Bankrupt Forever 21 in deal to sell for $110.6m

Forever 21 had been in "substantial, round-the-clock negotiations" about the bid. PHOTO: ST FILE

NEW YORK (BLOOMBERG) - A group that includes two of Forever 21's biggest landlords has offered to buy the bankrupt retailer for US$81 million (S$110.6 million), a fraction of what the international fashion pioneer was once worth.

The consortium of Simon Property Group, Brookfield Property Partners and Authentic Brands Group is seeking to buy substantially all of the company's assets, according to documents filed on Sunday (Feb 2) in federal bankruptcy court.

The so-called stalking horse agreement sets a minimum price for a proposed auction later this month. If no other bidders step forward, the consortium would be declared the winner.

Plans envision an auction process with a sale hearing requested for Feb 4 and approval of the winner no later than Feb 11. The buyers have the right to close and wind down certain stores and conduct going-out-of-business sales, according to the new filing. They are also entitled to a US$4.65 million break-up fee under some circumstances if the sale i is not completed.

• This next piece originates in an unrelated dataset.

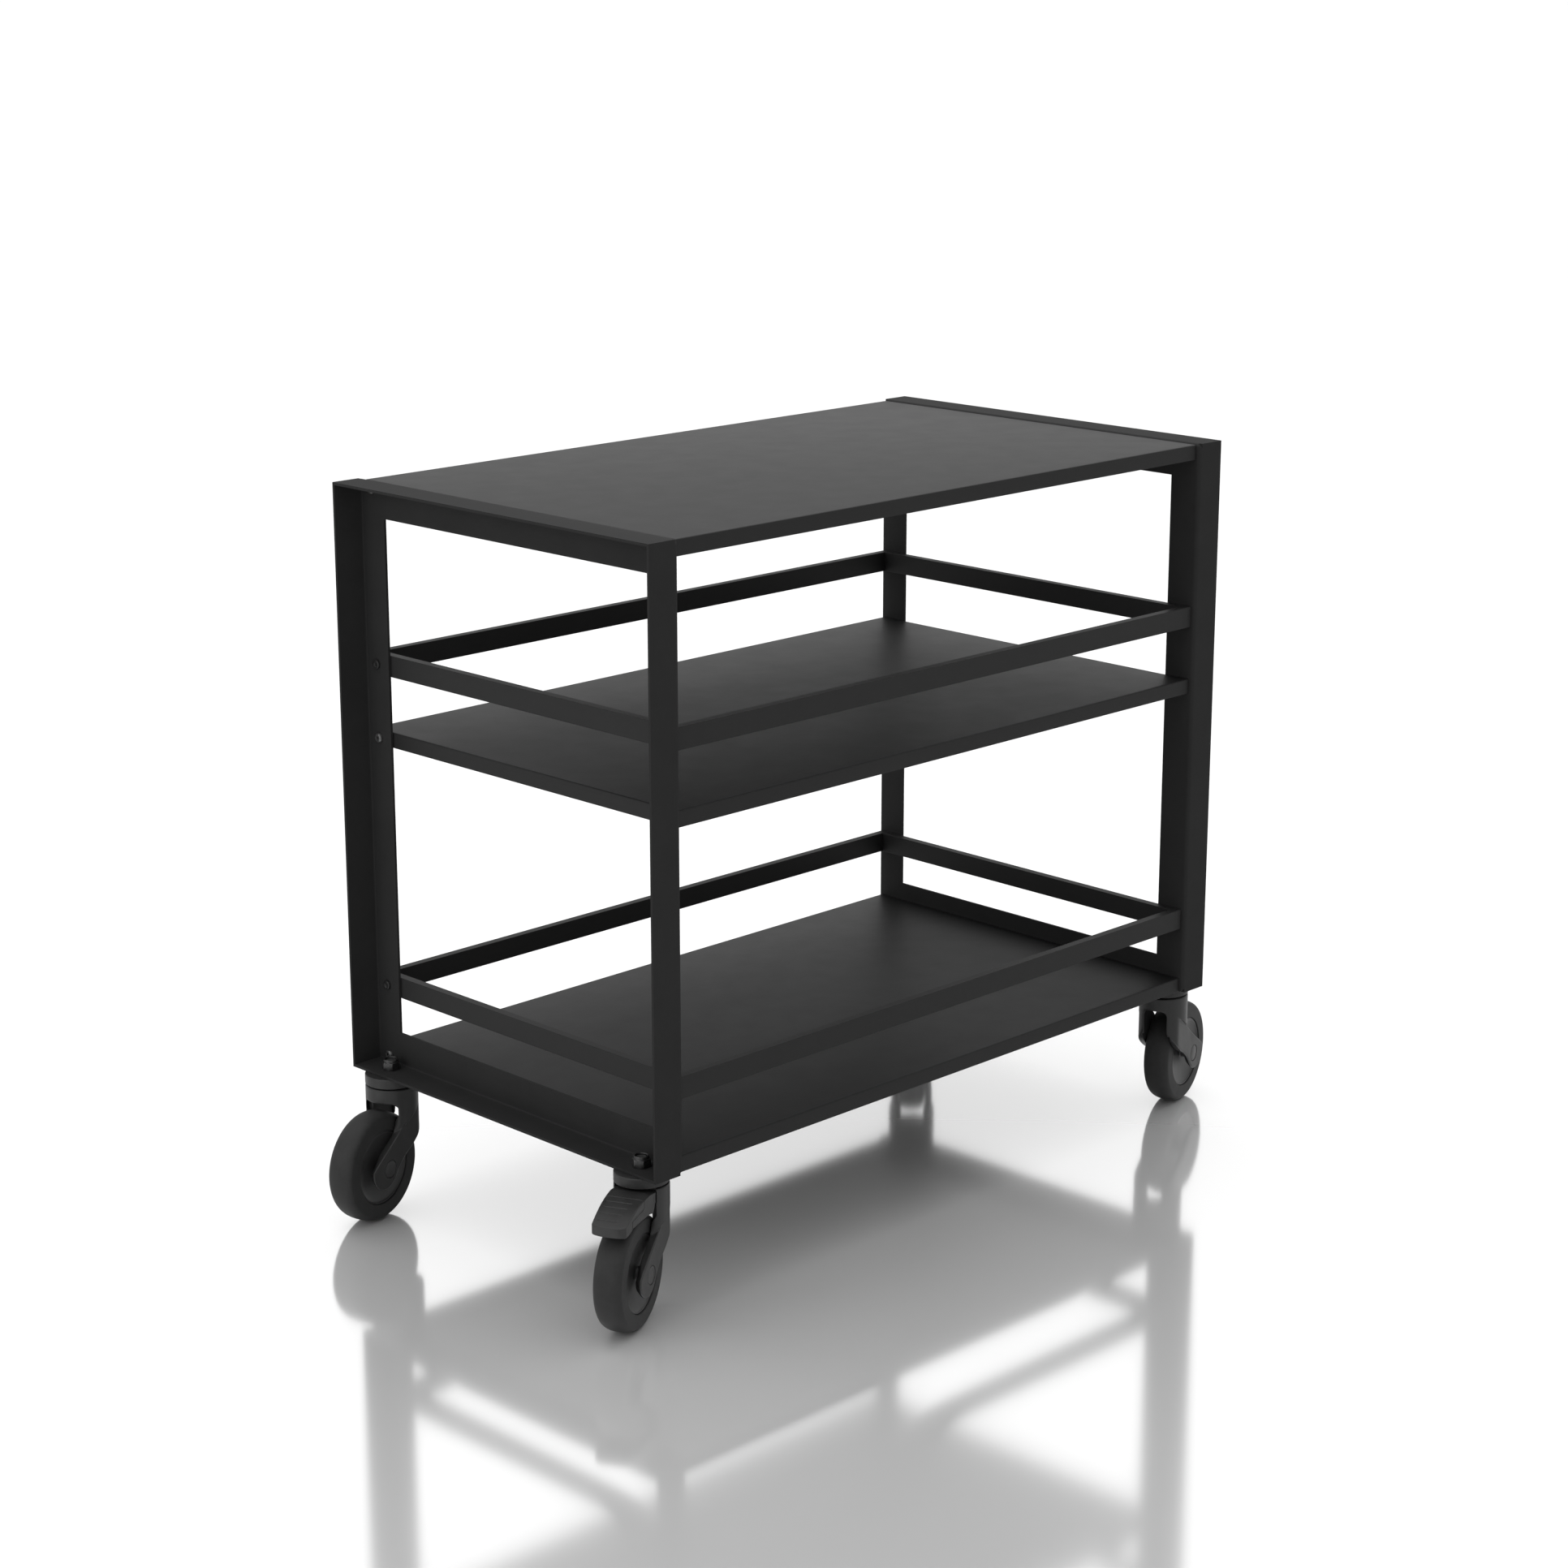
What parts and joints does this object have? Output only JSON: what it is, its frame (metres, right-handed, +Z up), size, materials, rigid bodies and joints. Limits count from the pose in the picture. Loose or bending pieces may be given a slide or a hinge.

Forever 21 had been in "substantial, round-the-clock negotiations" about the bid, the Los Angeles-based company said previously in documents filed last week.

Bloomberg previously reported that Authentic Brands Group and Simon Property Group were mulling over a plan to acquire the retail chain.

Forever 21 was talking about selling a stake to Simon and its other largest landlord, Brookfield Property Partners, before it filed for bankruptcy in September, Bloomberg previously reported. Negotiations broke down and the company had to seek court protection without a reorganization plan in place.

The chain has since struggled to raise money to exit bankruptcy, with potential lenders and buyers baulking because of poor sales and the founding Chang family's insistence on maintaining control.

Forever 21 recently told suppliers in a letter reviewed by Bloomberg that it is short on cash and that it could be forced to liquidate if a buyer does not emerge.